> _To be done_:
Extract each line where the string "picture" shows up.

> _Stored records_:
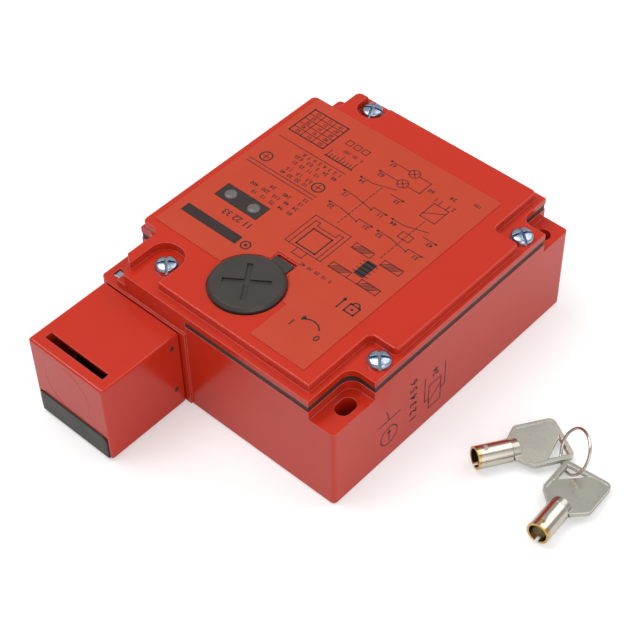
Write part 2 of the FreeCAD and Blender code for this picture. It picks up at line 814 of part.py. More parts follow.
def make_cover():
    """Die-cast lid: flange, raised field, screw pockets, lock seat and display."""
    body = new_body("cover")
    plan = sketch_on(body, offset=GASKET_TOP)
    outline(plan, cross_outline(nose=True))
    flange = pad(body, plan, "flange_thickness")
    soften(body, flange, upright_edges(flange.Shape, step_corners()), "step_corner_radius")
    points = plateau_outline()
    field = sketch_on(body, offset=f"{FLANGE_TOP} - 0.5")
    outline(field, points)
    raised = pad(body, field, "plateau_height + 0.5")
    rounded = [points[index] for index in (1, 2, 3, 4, 5, 6, 7, 8, 9, 10)]
    soften(
        body,
        raised,
        upright_edges(raised.Shape, rounded, FLANGE_TOP, COVER_TOP),
        "plateau_corner_radius",
    )
    soften(body, body.Tip, level_edges(body.Shape, COVER_TOP), "plateau_edge_radius")

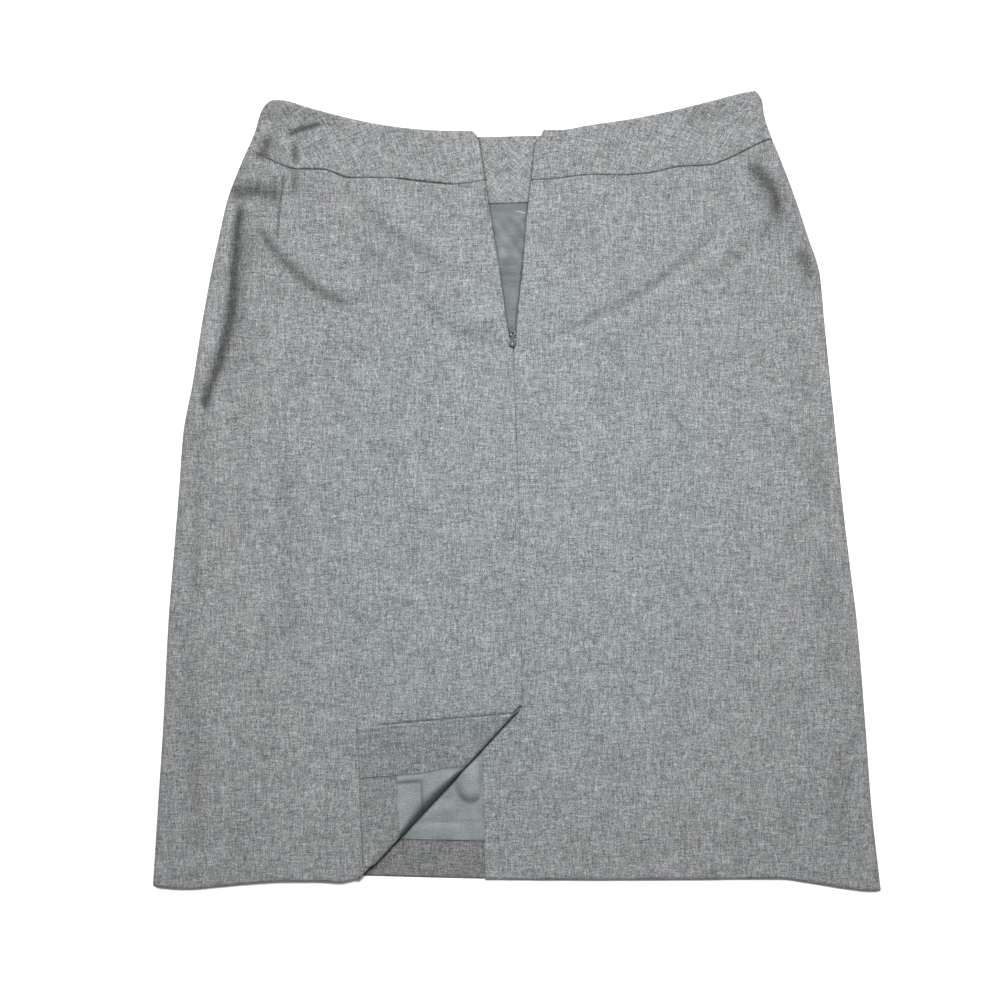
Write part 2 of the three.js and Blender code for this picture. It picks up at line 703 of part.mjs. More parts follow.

> _Response to this exercise_:
Write part 2 of the FreeCAD and Blender code for this picture. It picks up at line 814 of part.py. More parts follow.
Write part 2 of the three.js and Blender code for this picture. It picks up at line 703 of part.mjs. More parts follow.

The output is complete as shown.